Le rapport préconise aussi de créer une autorité de contrôle indépendante de la protection de l’enfance intégrant des représentants des enfants placés, et pouvant faire l’objet d’une saisine par les enfants eux-mêmes.
Face au manque de moyens endémique auquel se heurte la protection de l'enfance, la rapporteure plaide pour la mise en place d'une "loi de programmation pluriannuelle quinquennale", assortie d'un fonds pluriannuel, afin de planifier efficacement l’allocation des moyens financiers au vu des besoins réels en matière de protection de l’enfance.
Par ailleurs, Isabelle Santiago souhaite que "la responsabilité de l’Etat et sa passivité face à l’institutionnalisation d’un système de négligence publique" soit reconnue, et que soit créée en conséquence "une commission de réparation" pour les enfants de l’ASE ayant subi des maltraitances, à l'origine de nombreux psycho-traumas.
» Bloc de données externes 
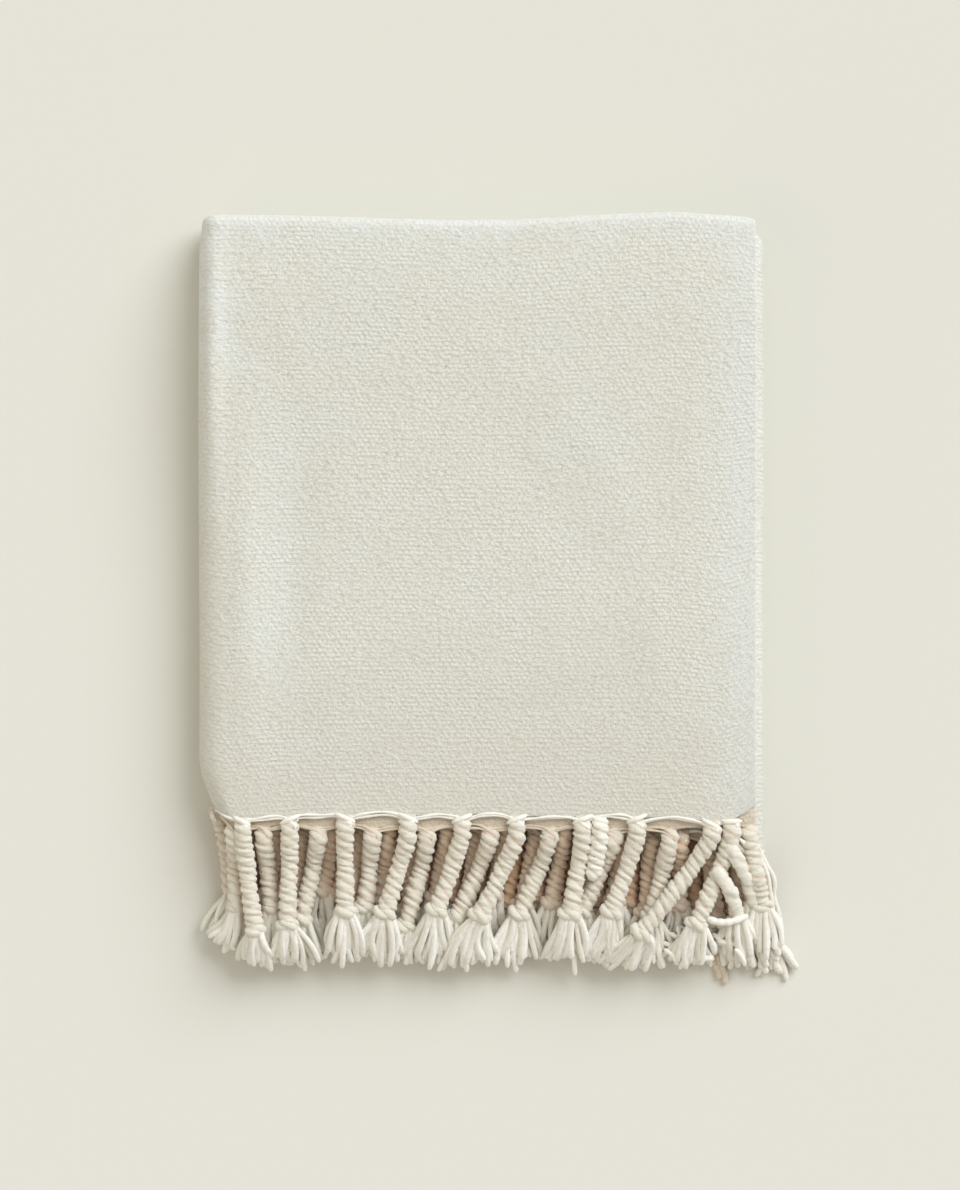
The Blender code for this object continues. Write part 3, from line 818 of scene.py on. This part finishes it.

Le rapport sera remis demain à la ministre du travail, de la Santé, des Solidarités et des Familles, Catherine Vautrin. Charge au gouvernement désormais, de mettre en œuvre tout ou partie de ses préconisations, approuvées à l'unanimité par les députés de la commission d'enquête. "Il ne s'agit plus seulement de constater, mais d'agir vite", prévient Isabelle Santiago.